Perhaps though, it’s better to avoid those unhealthy sweets altogether, and instead cram your mouth with healthy raw food alternatives, as SVT advises in this Easter report
 
Aren’t daffodils lovely? Well they’re not if you’re a dog. They’re deadly, according to this Easter report from Swedish Radio on all the “dangers lurking for pets over Easter“.
 
Glad Påsk!
 
Midsommar drowning  
 
Midsommar, again, has all the same possibilities for worried articles about excess drinking etc, but in the summer there’s the added risk of drowning. 
 
From Midsummer until the start of August, the temp reporters who take over Sweden’s newsrooms as everyone else goes on their summer holidays churn out a steady stream of drowning stories, all of them with a slightly censorious tone.
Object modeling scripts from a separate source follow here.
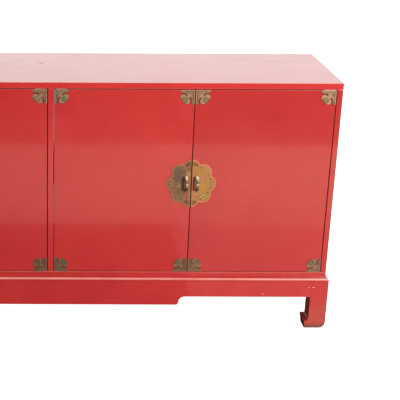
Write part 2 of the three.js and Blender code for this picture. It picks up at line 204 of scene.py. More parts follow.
def make_stage():
    scene = bpy.context.scene
    scene.view_settings.view_transform = "Standard"
    world = bpy.data.worlds.new("studio")
    scene.world = world
    world.use_nodes = True
    background = world.node_tree.nodes["Background"]
    background.inputs["Color"].default_value = (1.0, 0.97, 0.94, 1)
    background.inputs["Strength"].default_value = 0.40

    make_room()
    side = 2 * FLOOR_REACH
    camera_only(stage_plane("floor", (0, 0, 0), (side, side), WHITE, emission=1.0))
    reach = (-FLOOR_REACH, FLOOR_REACH)
    near = (PALE_FLOOR_NEAR, CASE_BACK)
    near_right = (PALE_FLOOR_NEAR, CASE_FRONT)
    floor_card("pale_floor", reach, reach, -2 * MM, (0.88, 0.83, 0.63))
    floor_card("far_room", reach, (PALE_FLOOR_FAR - 5, PALE_FLOOR_FAR), -1 * MM, (0.10, 0.07, 0.06))
    floor_card("near_floor", (-3, CARD_EDGE), near, -1 * MM, (0.15, 0.11, 0.09))
    floor_card("near_floor_right", (CARD_EDGE, 3), near_right, -1 * MM, (0.55, 0.50, 0.40))
    # A dark card under the case, unseen by the camera, stands in for the shade on the floor beneath it.
    under = (CASE_FRONT, CASE_BACK)
    floor_card("shade_under_case", (CARD_EDGE - 10 * MM, BASE_SIDE), under, -0.5 * MM, (0.10, 0.08, 0.07))

    over_edge = (0, CASE_FRONT - 20 * MM, CASE_TOP + 5 * MM + PALE_CARD_HEIGHT / 2)
    size = (PALE_CARD_WIDTH, PALE_CARD_HEIGHT)
    upright = (QUARTER, 0, 0)
    glossy_only(stage_plane("pale_card", over_edge, size, (0.9, 0.87, 0.85), emission=0.7, turn=upright))

    area_light("window_right", (3.0, -3.8, 2.7), (0.2, 0, 0.4), (2.6, 2.6), 225)
    glossy_only(area_light("sky_behind", (0, 3.2, 2.2), (0, 0, 0.8), (7.0, 2.2), 41))
    glossy_only(area_light("sky_in_front", (0.3, -3.0, 3.3), (0.3, -0.2, 0.3), (7.0, 4.0), 60))


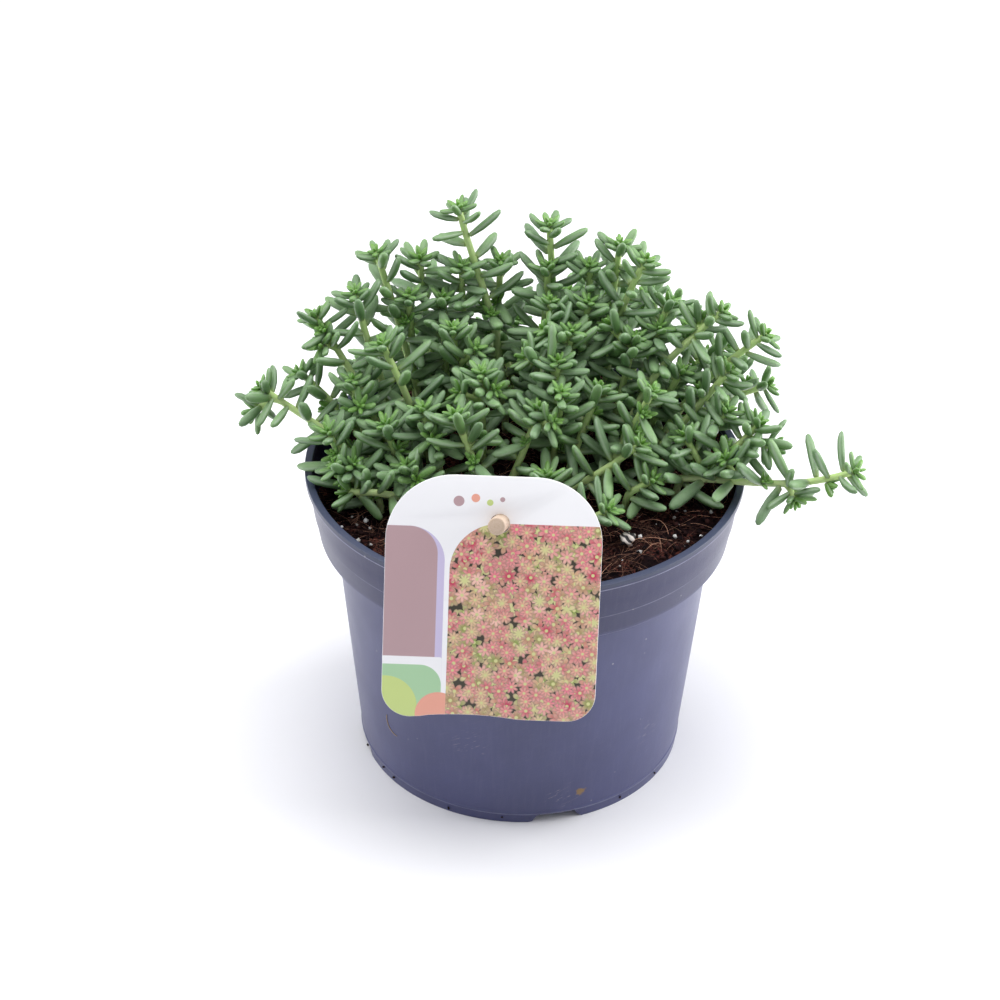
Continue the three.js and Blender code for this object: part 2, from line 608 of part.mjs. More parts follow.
function plannedLeaves(route) {
  const length = new THREE.CatmullRomCurve3(route.points).getLength();
  const leaves = [];
  for (let index = 0; index < ROSETTE_LEAVES; index += 1) {
    const turn = (index * 2 * Math.PI) / ROSETTE_LEAVES + route.shoot;
    leaves.push(leafRod(route, length - STEM_RADIUS, turn, ROSETTE_LIFT, ROSETTE_LEAF_LENGTH));
  }
  const lowest = route.side ? SIDE_FIRST_LEAF * length : FIRST_LEAF;
  for (let index = 0; index < MOST_STEM_LEAVES; index += 1) {
    const distance = length - LEAF_STEP * (index + 1);
    if (distance > lowest) {
      leaves.push(leafRod(route, distance, index * GOLDEN_TURN + 2 * route.shoot, LEAF_LIFT, LEAF_LENGTH));
    }
  }
  return leaves;
}

// Keeps only the leaves that have room beside every other shoot.
function grownLeaves(routes, peg) {
  const taken = [
    ...routes.flatMap(stemRods),
    ...routes.map(budRod),
    { shoot: -1, start: peg.face, end: peg.foot, radius: PEG_RADIUS },
  ];
  const kept = routes.map(() => []);
  routes.forEach((route, number) => {
    plannedLeaves(route).forEach((leaf) => {
      const others = taken.filter((rodOfOther) => rodOfOther.shoot !== leaf.shoot);
      const free = others.every((other) => rodGap(leaf, other) > LEAF_CLEARANCE);
      if (free && clearOfPotAndLabel(leaf)) {
        taken.push(leaf);
        kept[number].push(leaf);
      }
    });
  });
  return kept;
}

function leafGeometry(leaf) {
  const length = leaf.start.distanceTo(leaf.end) + leaf.radius;
  const outline = [[0, 0], [leaf.radius, LEAF_WIDEST * length], [0, length]];
  return aimed(turned(outline, LEAF_SIDES), leaf.start, leaf.end);
}

function budGeometry(bud) {
  const outline = [[0, 0], [BUD_RADIUS, BUD_WIDEST * BUD_LENGTH], [0, BUD_LENGTH]];
  return aimed(turned(outline, BUD_SIDES), bud.start, bud.end);
}

function stemGeometry(points) {
  const line = new THREE.CatmullRomCurve3(points, false, 'centripetal');
  const section = new THREE.Shape();
  for (let side = 0; side < STEM_SIDES; side += 1) {
    const turn = (side * 2 * Math.PI) / STEM_SIDES;
    section[side ? 'lineTo' : 'moveTo'](STEM_RADIUS * Math.cos(turn), STEM_RADIUS * Math.sin(turn));
  }
  section.closePath();
  const steps = Math.max(2, Math.round(line.getLength() / STEM_STEP));
  return new THREE.ExtrudeGeometry(section, { steps, extrudePath: line, bevelEnabled: false });
}

function shootSolid(routes, leaves) {
  const [stem] = routes;
  const root = stem.points[0].clone();
  root.z -= ROOT_DEPTH + ROOT_TOP;
  let solid = solidOf(stemGeometry([root, ...stem.points]));
  routes.slice(1).forEach((side) => {
    solid = solid.add(solidOf(stemGeometry(side.points)));
  });
  routes.forEach((route) => {
    solid = solid.add(solidOf(budGeometry(budRod(route))));
  });
  leaves.forEach((leaf) => {
    solid = solid.add(solidOf(leafGeometry(leaf)));
  });
  return solid;
}

function socketGeometry(route) {
  const foot = route.points[0].clone();
  foot.z -= ROOT_DEPTH + ROOT_TOP + GAP;
  const top = route.points[0].clone();
  top.z += ROOT_RISE;
  return rod(SOCKET_RADIUS, STEM_SIDES, foot, top);
}

// The whole plant

function piece(name, geometry, finish) {
  const mesh = new THREE.Mesh(geometry, finish);
  mesh.name = name;
  return mesh;
}

const peg = pegEnds();
const stems = SHOOTS.map(stemRoute);
const sides = SHOOTS.flatMap((shoot, number) => (
  (shoot.sides ?? []).map((side) => sideRoute(stems[number], side, number))
));
const routes = [...stems, ...sides];
spreadRoutes(routes, peg);
const leaves = grownLeaves(routes, peg);

const plant = new THREE.Group();
SHOOTS.forEach((shoot, number) => {
  const own = routes.filter((route) => route.shoot === number);
  const ownLeaves = routes.flatMap((route, index) => (route.shoot === number ? leaves[index] : []));
  plant.add(piece(`shoot_${shoot.name}`, geometryOf(shootSolid(own, ownLeaves)), FINISHES.plant));
});

const socketFoot = peg.foot.clone().addScaledVector(peg.inwards, GAP);
const pegSocket = rod(PEG_SOCKET_RADIUS, PEG_SIDES, LABEL_HOLE, socketFoot);
plant.add(piece('pot', geometryOf(potSolid()), FINISHES.pot));
plant.add(piece('soil', geometryOf(soilSolid([...stems.map(socketGeometry), pegSocket])), FINISHES.soil));
plant.add(piece('label', labelGeometry(), FINISHES.label));
plant.add(piece('label_peg', rod(PEG_RADIUS, PEG_SIDES, peg.face, peg.foot), FINISHES.peg));

const footprint = new THREE.Box3().setFromObject(plant, true).getCenter(new THREE.Vector3());
plant.position.set(-footprint.x, -footprint.y, 0);

const potted = new THREE.Group();
potted.add(plant);

export default potted;
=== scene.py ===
"""A clump of white stonecrop in a plastic nursery pot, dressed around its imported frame.

The pot, its soil, the plant label with its peg and every shoot of the plant are remade here in full detail,
where the frame has them. Inside the classes, lengths are millimetres about the pot's axis with z = 0 under
its foot, as in the frame's own drawing. A piece's mesh is turned into metres in the frame when it is placed.
"""

import logging
import math
from collections.abc import Iterable, Sequence
from dataclasses import dataclass, field
from enum import Enum
from typing import Any

import bmesh
import bpy
import numpy as np
from mathutils import Matrix, Vector, noise


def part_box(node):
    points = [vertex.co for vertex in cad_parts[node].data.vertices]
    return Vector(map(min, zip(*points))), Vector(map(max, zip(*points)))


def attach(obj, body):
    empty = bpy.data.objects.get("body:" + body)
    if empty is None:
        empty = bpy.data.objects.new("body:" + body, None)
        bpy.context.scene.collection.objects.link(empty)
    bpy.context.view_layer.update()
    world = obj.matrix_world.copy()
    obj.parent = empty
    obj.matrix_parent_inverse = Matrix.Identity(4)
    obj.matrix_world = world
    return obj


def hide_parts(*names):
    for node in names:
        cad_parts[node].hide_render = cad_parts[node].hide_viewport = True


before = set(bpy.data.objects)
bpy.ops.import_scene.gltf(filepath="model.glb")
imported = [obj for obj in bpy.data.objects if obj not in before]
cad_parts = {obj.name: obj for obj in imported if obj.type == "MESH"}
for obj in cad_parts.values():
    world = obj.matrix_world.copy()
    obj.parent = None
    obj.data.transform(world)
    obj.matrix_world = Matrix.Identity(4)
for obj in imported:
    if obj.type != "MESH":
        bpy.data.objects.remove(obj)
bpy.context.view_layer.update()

LOG = logging.getLogger("stonecrop")
MM = 0.001
SEED = 20
GOLDEN_TURN = math.radians(137.5)
FULL_TURN = 2 * math.pi
ABOUT_A_TURN = 6.3
SHARP_RIM = math.radians(60)

# Slanting directions that no stem, bud or leaf runs along, so that a cross product with them has a length.
STEM_SLANT = (0.31, 0.42, 0.85)
BUD_SLANT = (0.3, 0.8, 0.5)
LEAF_SLANT = (0.4, 0.5, 0.3)

Colour = tuple[float, float, float]
Point = tuple[float, float, float]
Socket = bpy.types.NodeSocket
Material = bpy.types.Material
Mesh = bpy.types.Mesh
Shape = bmesh.types.BMesh
Array = np.ndarray
Random = np.random.Generator


class Slot(Enum):
    """The material slots' names."""

    POT = "pot_plastic"
    SOIL = "potting_soil"
    LABEL = "label_plastic"
    PEG = "peg_wood"
    PLANT = "plant"


# Shaders


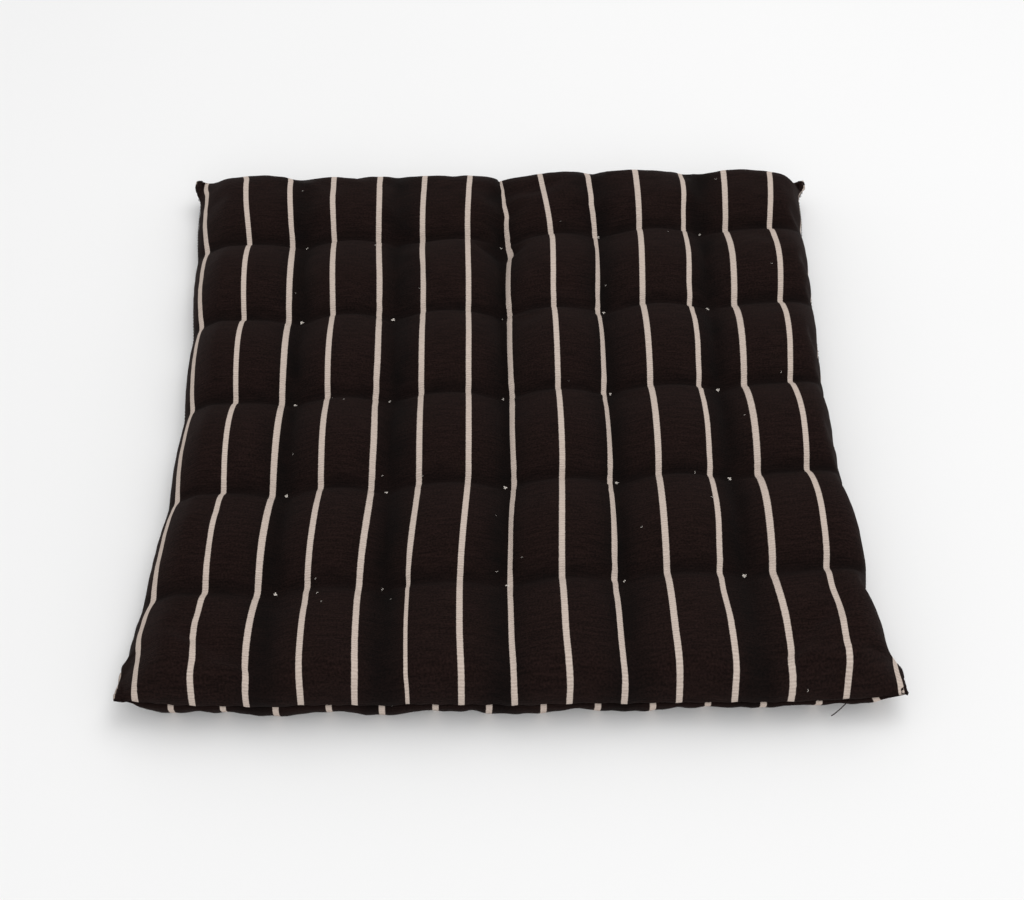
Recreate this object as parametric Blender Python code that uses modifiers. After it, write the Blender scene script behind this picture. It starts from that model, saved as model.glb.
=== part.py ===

After all, most of these accidents are really about excess drinking.
 
Here’s SVT Västmanland tallying up the Midsummer weekend’s death toll in a typical story of Midsommar misery. 
 
So, what is the reason for the Swedish media’s taste for removing as much mirth from festivities as possible?
 
It’s partly because Sweden’s media, unlike that of many other countries, sees its public information role as at least as important as entertaining or interesting readers, so an editor is likely to choose a potentially useful story over a heart-warming one. 
 
This is the aspect of the Swedish media beautifully captured by the singer Lou Reed when talking about how he’s more scared in Sweden than in New York in the film Blue in the Face
 
“You turn on the TV, there’s an ear operation. These things scare me. New York, no.” 
 
But it is also reflects the puritanical streak that runs straight through Swedish society, leading to a powerful temperance movement, which meant that by 1908, a staggering 85 percent of Socialist parliamentarians in Sweden were teetotallers.
Sweden is now a liberal country where you can get good food and drink, and enjoy a decent nightlife, but sometimes that old puritanism bubbles up.